Xi stresses 'cooperation' in call to Trump

Chinese President Xi Jinping has told US President-elect Donald Trump that cooperation is the only choice for relations between the world's two largest economies, with Mr Trump saying the two had established a "clear sense of mutual respect".

There has been intense speculation over the impact of Mr Trump's election victory last week on issues facing the two countries, from global trade and climate change to the security balance in the Asia-Pacific region.

Mr Trump lambasted China throughout his campaign, drumming up headlines with his pledge to slap a 45 per cent tariff on imported Chinese goods, and labelling the country a currency manipulator on his first day in office.

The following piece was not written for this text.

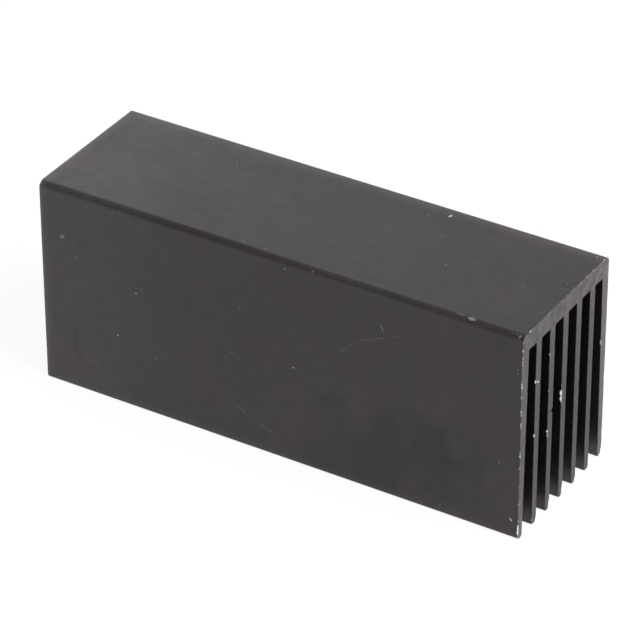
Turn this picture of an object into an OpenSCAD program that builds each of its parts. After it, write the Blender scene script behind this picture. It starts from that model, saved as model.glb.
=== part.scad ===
// Extruded aluminium heat sink: a flat base that carries a row of thin, tapered fins, sawn to length.
// It stands on its fin tips. X runs along the extrusion, Y across the fins and Z up to the base's face.
// The origin is in the plane of the fin tips, at the middle of the length and of the width.

/* [Body] */
// Length of the piece, along the extrusion
length = 100; // [20:0.5:300]
// Width over the two outer fins
width = 31; // [24:0.1:60]
// Height from the fin tips to the face of the base
height = 42.3; // [15:0.1:90]
// Thickness of the base, over the slots
base_t = 3.65; // [2:0.05:8]
// Radius along the two long edges of the base's face
edge_r = 1.15; // [0.2:0.05:1.9]

/* [Fins] */
// Number of fins, with the two outer ones
fin_count = 7; // [3:1:9]
// Thickness of an inner fin at the base
fin_root_t = 1.84; // [1.54:0.02:2.6]
// Thickness of an inner fin at its tip
fin_tip_t = 1.52; // [1.3:0.02:1.82]
// Thickness of an outer fin at the base
outer_root_t = 2.14; // [1.5:0.02:3]
// Thickness of an outer fin at its tip
outer_tip_t = 1.4; // [1.3:0.02:2.1]
// Radius on the two corners of each fin's tip
tip_r = 0.5; // [0.1:0.05:0.6]
// Radius in the two corners at the root of each slot
root_r = 0.25; // [0.1:0.05:0.6]

/* [Hidden] */
$fn = 48;

fin_h = height - base_t;
// Fins are drawn on into the base, up to where its sides start to curve.
fin_top = height - edge_r;
// At half their depth the slots are equally wide, so the fins between them stand at one pitch.
fin_mid_t = (fin_root_t + fin_tip_t) / 2;
outer_mid_t = (outer_root_t + outer_tip_t) / 2;
fin_pitch = (width - 2 * outer_mid_t + fin_mid_t) / (fin_count - 1);
inner_fin_y = [for (i = [1:fin_count - 2]) (i - (fin_count - 1) / 2) * fin_pitch];

// One face of a fin, with the metal behind it. The face starts from the tip's corner, at the origin,
// and leans out by `lean` on its way to the base. The metal goes back by `depth` from that corner.
// An arc rounds the corner at the tip, and another fills the corner between the face and the base.
module fin_face(lean, depth) {
    draft = atan(lean / fin_h);
    reach = (1 - sin(draft)) / cos(draft);
    tip_y = -tip_r * reach;
    root_y = lean + root_r * reach;
    difference() {
        polygon([
            [-depth, fin_top],
            [-depth, 0],
            [tip_y, 0],
            [tip_y, tip_r],
            [tip_y + tip_r * cos(draft), tip_r * (1 - sin(draft))],
            [root_y - root_r * cos(draft), fin_h - root_r * (1 - sin(draft))],
            [root_y, fin_h - root_r],
            [root_y, fin_top]
        ]);
        translate([root_y, fin_h - root_r]) circle(r = root_r);
    }
    translate([tip_y, tip_r]) circle(r = tip_r);
}

// A fin between two slots leans out on both sides.
module inner_fin() {
    for (side = [0, 1]) {
        mirror([side, 0])
            translate([fin_tip_t / 2, 0])
                fin_face((fin_root_t - fin_tip_t) / 2, fin_tip_t / 2);
    }
}

// The fin at the lower end of the width: its outer face is upright, and its inner face leans out.
module outer_fin() {
    translate([-width / 2 + outer_tip_t, 0])
        fin_face(outer_root_t - outer_tip_t, outer_tip_t - tip_r);
    translate([-width / 2, tip_r]) square([tip_r, fin_top - tip_r]);
    translate([-width / 2 + tip_r, tip_r]) circle(r = tip_r);
}

module base() {
    translate([-width / 2, fin_h]) square([width, base_t - edge_r]);
    translate([-width / 2 + edge_r, fin_h]) square([width - 2 * edge_r, base_t]);
    for (side = [-1, 1])
        translate([side * (width / 2 - edge_r), height - edge_r]) circle(r = edge_r);
}

module profile() {
    base();
    for (y = inner_fin_y)
        translate([y, 0]) inner_fin();
    for (side = [0, 1])
        mirror([side, 0]) outer_fin();
}

module heatsink_extrusion() {
    color([0.36, 0.36, 0.37])
        rotate([90, 0, 90])
            translate([0, 0, -length / 2])
                linear_extrude(length) profile();
}

heatsink_extrusion();
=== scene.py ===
import math
import random
from collections import namedtuple

import bpy
from mathutils import Matrix, Vector, noise
from mathutils.geometry import delaunay_2d_cdt


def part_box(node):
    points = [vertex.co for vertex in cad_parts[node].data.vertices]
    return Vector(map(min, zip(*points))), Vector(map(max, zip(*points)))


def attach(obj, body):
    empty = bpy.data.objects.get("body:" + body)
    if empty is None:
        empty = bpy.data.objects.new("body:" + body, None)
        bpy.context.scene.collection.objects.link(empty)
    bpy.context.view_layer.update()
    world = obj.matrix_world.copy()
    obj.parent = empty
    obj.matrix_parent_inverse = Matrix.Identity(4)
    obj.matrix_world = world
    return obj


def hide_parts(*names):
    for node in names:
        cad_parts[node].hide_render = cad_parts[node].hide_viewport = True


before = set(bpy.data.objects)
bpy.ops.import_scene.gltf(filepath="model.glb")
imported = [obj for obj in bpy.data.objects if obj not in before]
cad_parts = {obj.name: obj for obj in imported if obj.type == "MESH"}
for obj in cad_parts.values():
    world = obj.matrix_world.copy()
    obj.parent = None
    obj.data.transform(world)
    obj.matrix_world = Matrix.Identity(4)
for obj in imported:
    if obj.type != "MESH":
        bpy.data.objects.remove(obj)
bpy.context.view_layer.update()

# Lengths are in millimetres until a mesh is made, and angles in degrees.
MM = 0.001
NODE = "heatsink_extrusion"


def new_object(name, data):
    """A new object in the scene."""
    made = bpy.data.objects.new(name, data)
    bpy.context.scene.collection.objects.link(made)
    return made


# -------- sizes of the section, as in the CAD

LOW, HIGH = (Vector(corner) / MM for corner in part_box(NODE))
LENGTH = HIGH.x - LOW.x
WIDTH = HIGH.y - LOW.y
HEIGHT = HIGH.z - LOW.z
BASE_T = 3.65
EDGE_R = 1.15
FIN_COUNT = 7
FIN_ROOT_T = 1.84
FIN_TIP_T = 1.52
OUTER_ROOT_T = 2.14
OUTER_TIP_T = 1.4
TIP_R = 0.5
ROOT_R = 0.25

FIN_H = HEIGHT - BASE_T
FRONT_Y = -WIDTH / 2
BACK_Y = WIDTH / 2
# The slots are equally wide at half their depth.
FIN_PITCH = (WIDTH - OUTER_ROOT_T - OUTER_TIP_T + (FIN_ROOT_T + FIN_TIP_T) / 2) / (FIN_COUNT - 1)

# -------- how finely the metal is drawn

EDGE_SEGMENTS = 12
TIP_SEGMENTS = 7
ROOT_SEGMENTS = 4
# Steps along a flat of the outline.
EDGE_STEP = 0.16
# Steps along the metal on the arcs, and the finer ones on a dent. No step is shorter than STATION_GAP, and
# none on a dent comes closer than STATION_MARGIN to the undisturbed ring.
STATION_STEP = 7.0
DENT_STEP = 0.12
STATION_GAP = 0.02
STATION_MARGIN = 0.05
# Rings of vertices near each sawn end, by their distance from it. The last one is not disturbed by wear.
BAND = (0.0, 0.2, 0.6)
# What delaunay_2d_cdt is asked for: triangles inside the loop, with points closer than this taken as one.
INSIDE_LOOP = 1
SAME_POINT = 1e-7


# -------- the section's outline

# One stretch of the section's outline: a flat, or an arc that bulges out or fills a corner.
Run = namedtuple("Run", "name points normals flat")


def flat(name, start, end):
    """A straight run, cut into short steps. The metal is on its left as it goes from start to end."""
    length = math.dist(start, end)
    along = ((end[0] - start[0]) / length, (end[1] - start[1]) / length)
    steps = max(1, round(length / EDGE_STEP))
    points = [tuple(a + (b - a) * i / steps for a, b in zip(start, end)) for i in range(steps + 1)]
    return Run(name, points, [(along[1], -along[0])] * (steps + 1), True)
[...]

His win has injected uncertainty into relations at a time when Beijing hopes for stability as it faces daunting reform challenges at home, slowing growth and a leadership reshuffle of its own that will put a new party elite around Mr Xi late next year.


In their first interaction since the Nov 8 US election, Chinese state media said Mr Xi told Mr Trump in a telephone call yesterday that as the world's largest developing and developed economies, there were many areas where China and the US could cooperate.

"The facts prove that cooperation is the only correct choice for China and the US," China Central Television (CCTV) cited Mr Xi as saying.

Mr Xi's remarks were a reiteration of phrasing typically used by Beijing to describe bilateral relations.

The two sides must "promote the two countries' economic development and global economic growth" and "push for better development going forward in China-US relations", Mr Xi said.

"During the call, the leaders established a clear sense of mutual respect for one another, and President-elect Trump stated that he believes the two leaders will have one of the strongest relationships for both countries moving forward," a statement from Mr Trump's presidential transition office said.

The two agreed to maintain close communications and meet soon, CCTV said.


Mr Xi  (above) had congratulated Mr Trump in a message delivered shortly after his surprise election victory.